EVgo gains the pair-settled layer above its current platform without abandoning the platform's commercially valuable parts. Vehicle owners gain reduced multi-account burden — a single credential, federated across networks under declared policy, replacing the current app-per-network reality. Cross-network operations gain structural support that bilateral roaming agreements cannot match. Site hosts in the eXtend program gain a cleaner story for drivers who are not already inside the EVgo app. Most importantly, EVgo gains positioning for the emerging vehicle-to-grid and grid-services arrangements where the question "who is this vehicle and what is it permitted to do?" will be answered by credentials, not by which network's app authenticated the session.
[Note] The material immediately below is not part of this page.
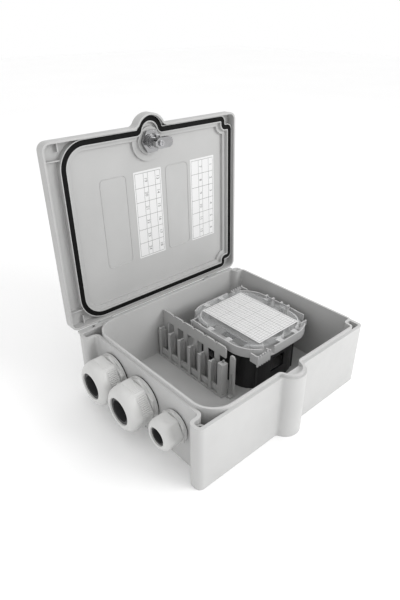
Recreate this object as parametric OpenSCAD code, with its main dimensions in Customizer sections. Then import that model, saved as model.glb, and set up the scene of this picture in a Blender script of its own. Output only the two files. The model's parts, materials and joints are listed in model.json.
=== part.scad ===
// Wall-mount fibre termination box: tub base, hinged gasketed lid with a
// quarter-turn latch, three cable glands, adapter rack and a hinged splice tray.
// Frame: origin at the centre of the four wall-screw holes on the back face,
// +X along the hinge away from the glands, +Y towards the hinge, +Z out of the wall.

/* [Enclosure] */
// Outer width of the base, along the hinge
box_w = 312; // [308:1:320]
// Outer depth of the base, from latch side to hinge side
box_d = 250; // [248:1:254]
// Height of the base wall above the back face
box_h = 94; // [92:1:98]
// Thickness of the outer wall
wall = 4.5; // [4:0.1:5]
// Thickness of the floor
floor_t = 3; // [2.5:0.1:4]
// Height of the sealing bead above the outer lip
bead_h = 4.2; // [3.8:0.1:4.2]
// Corner radius of the seal path on the gland side
seal_r = 32; // [26:1:34]

/* [Lid] */
// Overhang of the lid past the base on every side
lid_over = 2.5; // [1.5:0.1:3]
// Thickness of the closed lid from its rim to its outer face
lid_t = 16.6; // [16:0.1:18]
// Depth of the recess behind the rim
lid_recess = 13.1; // [12.8:0.1:13.4]
// Opening angle at the hinge stop, measured from closed
lid_open = 92; // [90:1:100]

/* [Glands] */
// Thread radius of the two large glands
big_rt = 25; // [24:0.1:25.2]
// Thread radius of the small gland
small_rt = 17; // [16.2:0.1:17.2]
// Height of the gland axes above the back face
gland_z = 52; // [48:1:54]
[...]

The patent positions the pair-settled architecture at exactly where multi-network EV charging, NEVI-funded interoperability requirements, and V2G-capable grid services are demanding architecture rather than more bilateral platform arrangements. EVgo's competitive position benefits from adopting the architectural layer ahead of pure-platform competitive pressure: the network that is first to operate cleanly under pair-settlement is the network drivers and site hosts will prefer, and the network that delays will be the one whose app-and-account friction becomes the structural complaint a regulator eventually mandates away.
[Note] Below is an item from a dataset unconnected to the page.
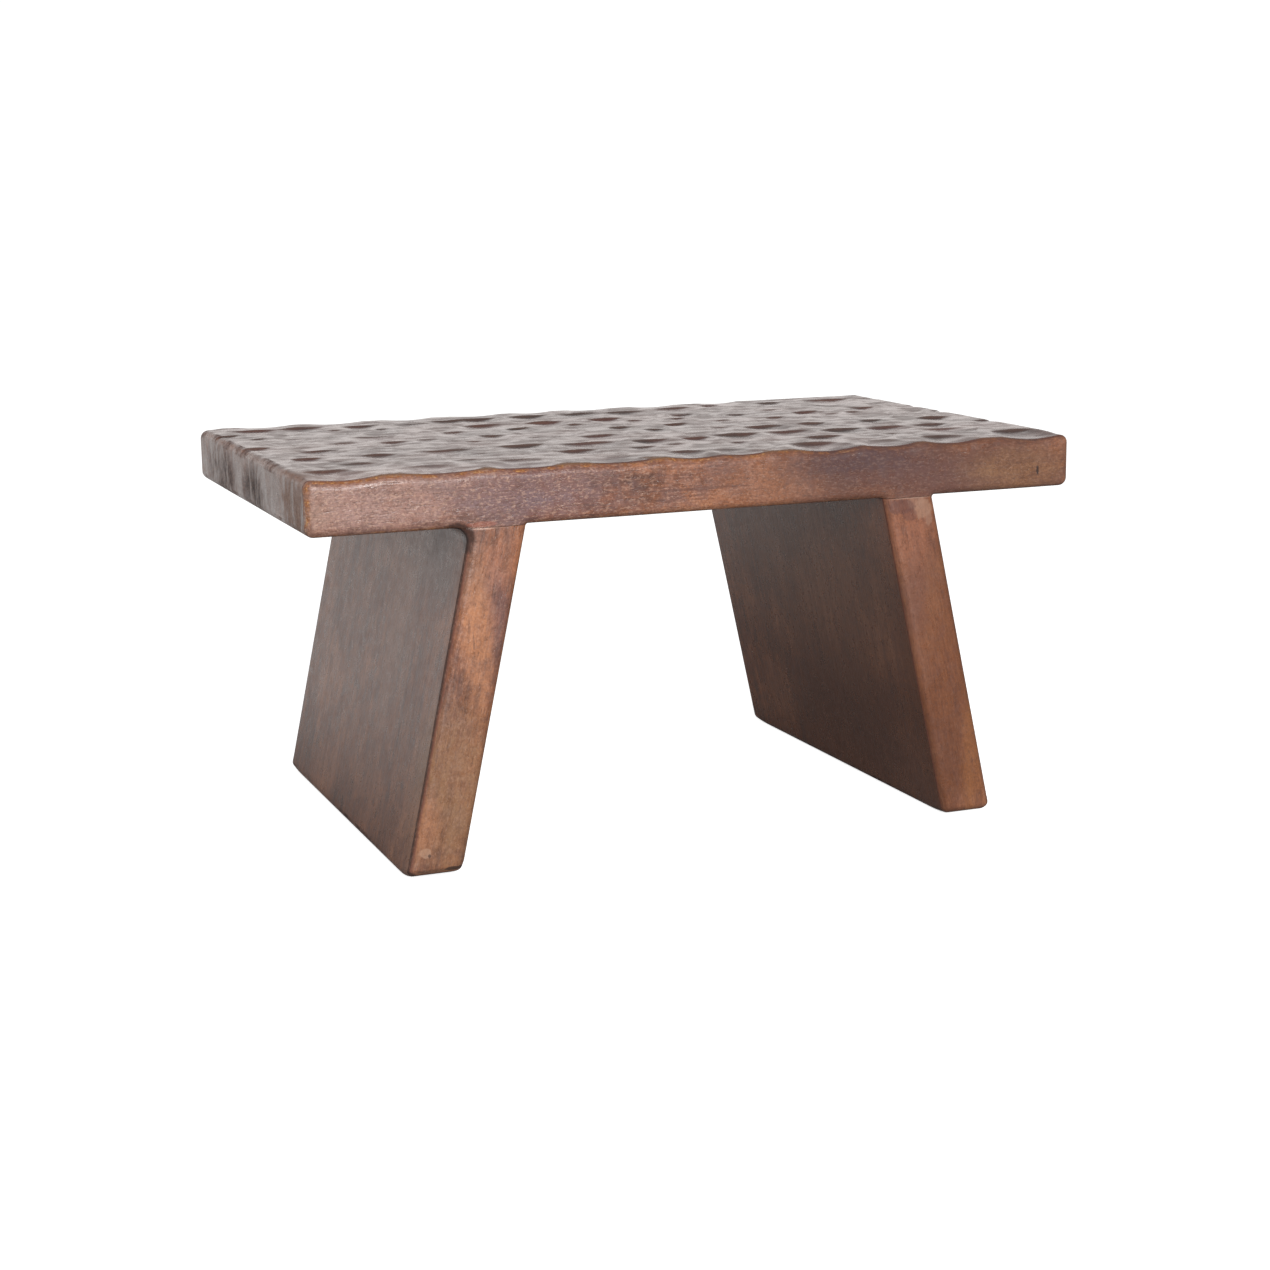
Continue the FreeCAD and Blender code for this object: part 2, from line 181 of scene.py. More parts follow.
LEG_MARKS = {
    "left": [
        ((-186.3, -149, 18.2), (3.6, 4, 3.0), (0.40, 0.25, 0.17), 0.40),
        ((-183.5, -149, 16.5), (1.1, 4, 1.0), (0.04, 0.022, 0.018), 0.70),
        # Painted shade: a dark line along the lower front arris of the left foot, where the
        # rounding under it turns into shade.
        ((-168.5, -146, 7.2), (6.5, 8, 1.3), (0.03, 0.018, 0.015), 0.80),
        ((-145, -149, 209.4), (7, 4, 0.6), (0.44, 0.28, 0.22), 0.55),
        ((-134, -149, 209.5), (6, 4, 0.4), (0.40, 0.26, 0.21), 0.25),
        # Painted shade: darkens the web in the corner where the left leg meets the seat, where
        # its rounding turns into shade.
        ((-159.5, -147, 204), (10, 12, 10), (0.030, 0.014, 0.011), 0.75),
        ((-155.2, -149, 152), (0.8, 4, 5.0), (0.10, 0.045, 0.030), 0.45),
        ((-152.6, -149, 143), (0.7, 4, 5.0), (0.10, 0.045, 0.030), 0.45),
    ],
    "right": [
        ((143.5, -149, 202.5), (6.0, 5, 6.5), (0.27, 0.155, 0.105), 0.60),
        ((138.5, -149, 206), (6.0, 5, 4.0), (0.26, 0.145, 0.100), 0.50),
        ((148, -149, 196), (2.5, 5, 5.0), (0.26, 0.145, 0.100), 0.50),
        ((129, -149, 204.5), (9.0, 5, 4.5), (0.080, 0.034, 0.030), 0.55),
        ((135, -149, 199), (5.0, 5, 4.0), (0.090, 0.038, 0.032), 0.45),
        ((136, -149, 209.5), (14, 4, 0.5), (0.30, 0.19, 0.15), 0.55),
    ],
}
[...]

The point is not that the platform model is wrong. The platform model built the network that exists, and the network that exists is the precondition for any future architectural layer being interesting. The point is that the next layer up — pair-settlement under credentialed federation — is structurally distinct from platform intermediation, and the network operator that participates in the next layer keeps the parts of the platform that mattered (reliability, partnerships, regulatory engagement, real estate) while the parts that were friction stop being load-bearing. EVgo, with the largest U.S. footprint, the deepest automaker partnerships, and the eXtend site-host program already federating third-party hosts onto its stack, is unusually well-positioned to be the credentialed authority the architectural layer needs on both sides of the pair.